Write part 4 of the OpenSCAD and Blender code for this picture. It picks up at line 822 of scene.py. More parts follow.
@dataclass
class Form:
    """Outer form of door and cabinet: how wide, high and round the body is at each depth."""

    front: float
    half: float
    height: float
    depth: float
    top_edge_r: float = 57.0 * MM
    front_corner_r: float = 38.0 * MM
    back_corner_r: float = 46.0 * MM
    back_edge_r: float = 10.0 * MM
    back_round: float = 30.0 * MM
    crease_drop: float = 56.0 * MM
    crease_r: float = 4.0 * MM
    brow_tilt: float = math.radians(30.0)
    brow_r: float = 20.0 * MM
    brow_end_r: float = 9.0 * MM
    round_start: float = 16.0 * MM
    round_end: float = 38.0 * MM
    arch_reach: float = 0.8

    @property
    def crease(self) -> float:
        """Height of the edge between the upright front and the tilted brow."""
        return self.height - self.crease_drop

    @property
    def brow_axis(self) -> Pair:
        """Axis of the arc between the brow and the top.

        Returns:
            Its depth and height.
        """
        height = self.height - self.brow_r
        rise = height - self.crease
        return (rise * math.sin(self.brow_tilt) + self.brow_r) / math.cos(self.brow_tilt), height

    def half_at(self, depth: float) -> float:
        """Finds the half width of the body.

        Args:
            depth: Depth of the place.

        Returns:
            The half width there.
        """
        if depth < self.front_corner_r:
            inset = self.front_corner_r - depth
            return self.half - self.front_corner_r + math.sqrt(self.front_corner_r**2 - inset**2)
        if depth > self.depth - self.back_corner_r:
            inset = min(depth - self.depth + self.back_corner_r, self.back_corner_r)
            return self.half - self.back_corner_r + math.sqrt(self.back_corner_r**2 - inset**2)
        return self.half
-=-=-
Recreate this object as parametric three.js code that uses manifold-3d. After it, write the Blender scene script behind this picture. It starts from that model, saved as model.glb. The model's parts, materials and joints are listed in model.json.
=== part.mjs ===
-=-=-
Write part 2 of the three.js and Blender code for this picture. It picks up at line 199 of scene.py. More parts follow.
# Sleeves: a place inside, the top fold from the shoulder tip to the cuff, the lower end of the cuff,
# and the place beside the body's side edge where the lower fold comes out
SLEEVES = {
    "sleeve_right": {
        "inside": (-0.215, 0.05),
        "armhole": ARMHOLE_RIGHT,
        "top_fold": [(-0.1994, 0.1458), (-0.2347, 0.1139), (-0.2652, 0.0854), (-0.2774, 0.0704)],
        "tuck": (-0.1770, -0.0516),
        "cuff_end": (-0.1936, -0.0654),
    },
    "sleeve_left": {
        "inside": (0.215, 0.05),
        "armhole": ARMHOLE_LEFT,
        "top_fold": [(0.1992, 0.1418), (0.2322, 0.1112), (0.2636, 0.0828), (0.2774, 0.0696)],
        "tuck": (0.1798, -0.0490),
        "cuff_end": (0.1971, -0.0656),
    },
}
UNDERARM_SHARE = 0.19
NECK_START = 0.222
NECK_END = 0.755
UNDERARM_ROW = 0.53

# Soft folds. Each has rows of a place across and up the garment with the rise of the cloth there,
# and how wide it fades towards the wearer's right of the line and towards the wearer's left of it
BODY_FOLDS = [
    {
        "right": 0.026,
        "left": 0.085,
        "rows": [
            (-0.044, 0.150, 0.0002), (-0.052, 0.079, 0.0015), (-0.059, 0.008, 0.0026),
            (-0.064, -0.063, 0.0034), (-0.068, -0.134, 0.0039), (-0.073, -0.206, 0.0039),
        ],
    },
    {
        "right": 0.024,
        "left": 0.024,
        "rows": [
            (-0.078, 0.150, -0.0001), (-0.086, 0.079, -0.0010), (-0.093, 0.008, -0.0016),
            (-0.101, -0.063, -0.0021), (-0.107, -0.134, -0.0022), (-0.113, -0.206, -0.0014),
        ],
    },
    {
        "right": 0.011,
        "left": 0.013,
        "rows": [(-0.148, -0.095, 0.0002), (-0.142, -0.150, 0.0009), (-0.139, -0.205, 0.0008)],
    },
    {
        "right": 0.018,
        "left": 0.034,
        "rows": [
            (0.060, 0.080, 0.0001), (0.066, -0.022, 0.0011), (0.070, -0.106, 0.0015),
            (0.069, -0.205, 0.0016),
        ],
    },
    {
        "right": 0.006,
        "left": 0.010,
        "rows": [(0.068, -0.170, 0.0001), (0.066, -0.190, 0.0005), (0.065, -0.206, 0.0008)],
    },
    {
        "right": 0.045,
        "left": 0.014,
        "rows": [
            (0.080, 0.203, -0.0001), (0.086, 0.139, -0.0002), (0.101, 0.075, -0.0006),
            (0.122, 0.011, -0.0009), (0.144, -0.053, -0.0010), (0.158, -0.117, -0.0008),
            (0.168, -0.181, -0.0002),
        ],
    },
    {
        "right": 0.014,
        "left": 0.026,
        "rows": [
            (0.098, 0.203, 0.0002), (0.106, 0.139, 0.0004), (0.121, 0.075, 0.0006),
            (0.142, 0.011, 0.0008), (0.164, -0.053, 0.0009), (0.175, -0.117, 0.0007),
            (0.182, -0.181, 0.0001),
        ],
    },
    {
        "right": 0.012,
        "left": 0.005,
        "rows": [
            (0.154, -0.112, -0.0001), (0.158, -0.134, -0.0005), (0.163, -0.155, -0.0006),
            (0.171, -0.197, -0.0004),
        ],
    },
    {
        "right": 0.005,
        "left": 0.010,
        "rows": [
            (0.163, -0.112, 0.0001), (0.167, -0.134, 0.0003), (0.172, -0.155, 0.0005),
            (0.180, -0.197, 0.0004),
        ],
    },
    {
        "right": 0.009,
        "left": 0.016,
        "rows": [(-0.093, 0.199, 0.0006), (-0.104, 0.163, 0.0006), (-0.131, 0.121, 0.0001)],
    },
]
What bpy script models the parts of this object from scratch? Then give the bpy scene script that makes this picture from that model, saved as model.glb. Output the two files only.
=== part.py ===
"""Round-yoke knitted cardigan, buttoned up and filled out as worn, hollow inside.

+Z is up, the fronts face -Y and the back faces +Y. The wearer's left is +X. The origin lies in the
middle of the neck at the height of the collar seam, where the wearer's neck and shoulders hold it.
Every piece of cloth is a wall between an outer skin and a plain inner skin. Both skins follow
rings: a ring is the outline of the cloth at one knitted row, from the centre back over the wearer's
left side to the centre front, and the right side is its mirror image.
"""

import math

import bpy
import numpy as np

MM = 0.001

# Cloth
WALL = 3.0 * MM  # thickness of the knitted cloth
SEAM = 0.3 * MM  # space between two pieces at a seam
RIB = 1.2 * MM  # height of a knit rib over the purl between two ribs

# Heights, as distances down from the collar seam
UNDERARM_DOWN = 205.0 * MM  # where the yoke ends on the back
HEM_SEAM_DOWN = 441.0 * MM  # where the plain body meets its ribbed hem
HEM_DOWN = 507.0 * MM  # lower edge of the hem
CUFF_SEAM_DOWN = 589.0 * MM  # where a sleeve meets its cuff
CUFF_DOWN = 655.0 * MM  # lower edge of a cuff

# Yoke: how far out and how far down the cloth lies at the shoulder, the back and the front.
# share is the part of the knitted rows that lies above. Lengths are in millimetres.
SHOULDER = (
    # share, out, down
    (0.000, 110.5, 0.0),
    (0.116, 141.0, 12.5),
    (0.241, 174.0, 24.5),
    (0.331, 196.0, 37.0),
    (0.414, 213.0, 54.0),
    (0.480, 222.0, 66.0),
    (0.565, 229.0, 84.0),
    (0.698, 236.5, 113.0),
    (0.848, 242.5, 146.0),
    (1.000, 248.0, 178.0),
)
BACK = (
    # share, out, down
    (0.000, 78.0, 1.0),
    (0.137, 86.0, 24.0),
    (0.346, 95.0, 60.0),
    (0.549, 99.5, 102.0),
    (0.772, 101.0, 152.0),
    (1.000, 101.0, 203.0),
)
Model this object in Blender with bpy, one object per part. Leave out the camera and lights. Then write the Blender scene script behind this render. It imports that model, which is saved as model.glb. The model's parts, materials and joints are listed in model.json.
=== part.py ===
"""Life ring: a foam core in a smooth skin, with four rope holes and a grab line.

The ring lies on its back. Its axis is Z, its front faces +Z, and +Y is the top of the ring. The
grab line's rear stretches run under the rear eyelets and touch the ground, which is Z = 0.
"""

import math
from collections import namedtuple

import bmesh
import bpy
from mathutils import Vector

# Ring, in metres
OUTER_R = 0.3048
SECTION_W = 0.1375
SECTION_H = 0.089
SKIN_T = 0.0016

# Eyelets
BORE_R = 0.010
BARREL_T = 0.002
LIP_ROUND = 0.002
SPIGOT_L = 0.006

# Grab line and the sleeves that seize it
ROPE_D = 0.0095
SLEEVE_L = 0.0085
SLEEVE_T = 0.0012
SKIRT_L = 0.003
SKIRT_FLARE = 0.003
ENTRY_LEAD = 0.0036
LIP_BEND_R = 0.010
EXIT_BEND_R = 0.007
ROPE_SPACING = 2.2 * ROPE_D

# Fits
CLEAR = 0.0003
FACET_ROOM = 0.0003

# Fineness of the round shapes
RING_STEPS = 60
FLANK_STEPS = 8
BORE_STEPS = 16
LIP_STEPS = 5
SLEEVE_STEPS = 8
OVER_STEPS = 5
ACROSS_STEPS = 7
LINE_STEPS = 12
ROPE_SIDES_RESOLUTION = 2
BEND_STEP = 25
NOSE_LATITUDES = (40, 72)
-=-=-
**The task:** Retype precisely, and only, the span of lines that opens at the line containing "Write part 2" and closes at the line containing "UNDERARM_ROW = 0.53", both inclusive.

**Exercise result:**
Write part 2 of the three.js and Blender code for this picture. It picks up at line 199 of scene.py. More parts follow.
# Sleeves: a place inside, the top fold from the shoulder tip to the cuff, the lower end of the cuff,
# and the place beside the body's side edge where the lower fold comes out
SLEEVES = {
    "sleeve_right": {
        "inside": (-0.215, 0.05),
        "armhole": ARMHOLE_RIGHT,
        "top_fold": [(-0.1994, 0.1458), (-0.2347, 0.1139), (-0.2652, 0.0854), (-0.2774, 0.0704)],
        "tuck": (-0.1770, -0.0516),
        "cuff_end": (-0.1936, -0.0654),
    },
    "sleeve_left": {
        "inside": (0.215, 0.05),
        "armhole": ARMHOLE_LEFT,
        "top_fold": [(0.1992, 0.1418), (0.2322, 0.1112), (0.2636, 0.0828), (0.2774, 0.0696)],
        "tuck": (0.1798, -0.0490),
        "cuff_end": (0.1971, -0.0656),
    },
}
UNDERARM_SHARE = 0.19
NECK_START = 0.222
NECK_END = 0.755
UNDERARM_ROW = 0.53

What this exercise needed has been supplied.